I agree dont take him. look in yellow pages or something i bet there are more, and nicer places. 
I wouldnt let anyone speak to me like that and i certainly wouldnt give them my buisness.


----------



## holly&peanut (Feb 18, 2006)

if someone can be so rude how do they expect to get customers!! 
i def would'nt go there! :evil:


----------



## tasel (Dec 2, 2005)

Ehm... are all people in Boston THAT unfriendly?

I mean... first your vet, now your groomer...

I am in London (England) and no one here has ever been that unfriendly!!! I took Toby to the groomer a couple of months back, who is supposed to be the best in London. He was really nice. There was a tiny pet shop outside and I left Toby there as the groomer seemed to really know what he was doing.

He gave Toby (a smoothcoat) a bit of a haircut - like a couple of millimeters - cut his nails, and cleaned up his teeth from all the tartar (he had them bad). I went shopping in the area (very good for shopping), even went to the cinema, and came back to a nice smelling Toby with sparkling teeth (!!!)... and the best thing was: he apparently behaved when the groomers cut his nails. He NEVER normally does, he squeaks and panics at the vets...

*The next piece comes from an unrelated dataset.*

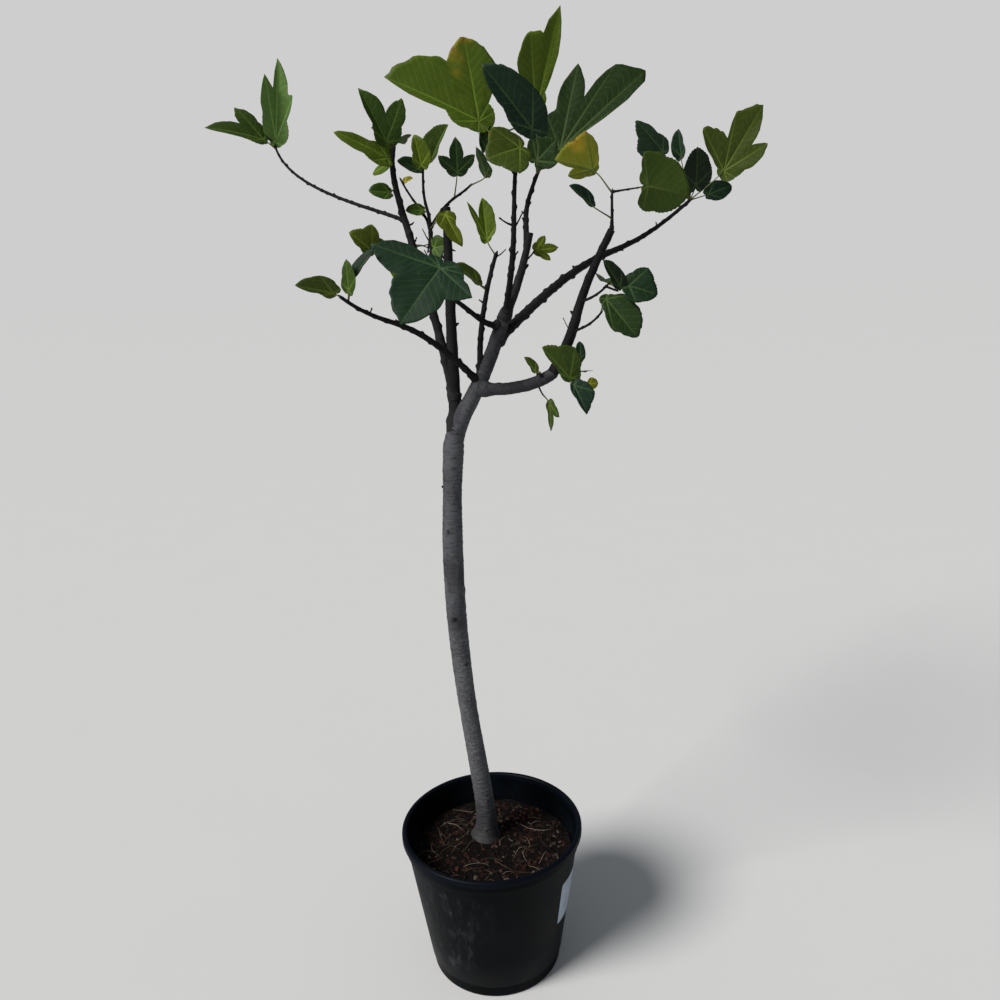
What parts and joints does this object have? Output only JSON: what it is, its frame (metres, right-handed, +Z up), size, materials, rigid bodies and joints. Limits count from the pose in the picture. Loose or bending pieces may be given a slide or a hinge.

Truth behold... we'll be back

Oh, it cost about £35 - around $60...


----------



## Chica (Nov 21, 2005)

tasel...where in london did you take him? if you dont mind me askin? do you know the name of the place?


----------



## appleblossom (Mar 10, 2005)

I definatly wouldnt take him there. Are you just having him trimmed? My sister & I used to do her dogs haircuts at home the first one wasnt that great but we got better everytime & we always new that we would never hurt him or do anything to scare him.


----------



## Gypsy (Feb 13, 2006)

Hmm that doesn't sound right to me. It's pretty bad that you don't seem to have any good groomers around there.. Boston's a pretty big city, have you called all the groomers in the yellow pages? 

:?


----------



## Gypsy (Feb 13, 2006)

http://www.dewberrys2.com/

This place seems really nice, they're in Boston.


----------



## Clek1430 (Mar 7, 2006)

What exactly do you mean by grooming? What do you want done to Happi. I own a grooming shop and where we groom there is a big glass window that you can see what is going on in our grooming area. The only thing I ask is to not stand in front of the window the whole time only because when your dog is on the table they will see you and try to hop off the table the whole time to get back to thier owners. I would not take your dog to this groomer. I will be honest I like it much better when the owners drop off the dog and come back later to pick up. In my experience this is easier on the dog, when they know thier owner is right there they act up more. Although we NEVER tell people they can not stay and wait for thier dog after all it's YOUR dog!


----------



## tasel (Dec 2, 2005)

Chica,

Toby basically got washed, haircut, blowdry, nailcutting, earcleaning and tartar removal...

This was at Pet Pavillion...

PET PAVILLION 
125 CHELSEA FARMERS MARKET 
SYDNEY STREET LONDON 
SW3 6NR

You can just go there, drop your chi off - and go shopping on Kings Road... :lol:

Here's the website:
http://www.petpavilion.co.uk/


----------



## Bo (Nov 17, 2005)

Do shortcoats need grooming too by a professional? I mean there isn´t much to trim.


----------



## tasel (Dec 2, 2005)

Not much to trim - just a bit... I think it's for when you want to show your chi, it's good to trim the hair for the limbs to be more visible for a smoothcoat...


----------



## Renee xO (Mar 29, 2006)

*ugh*

hi guys...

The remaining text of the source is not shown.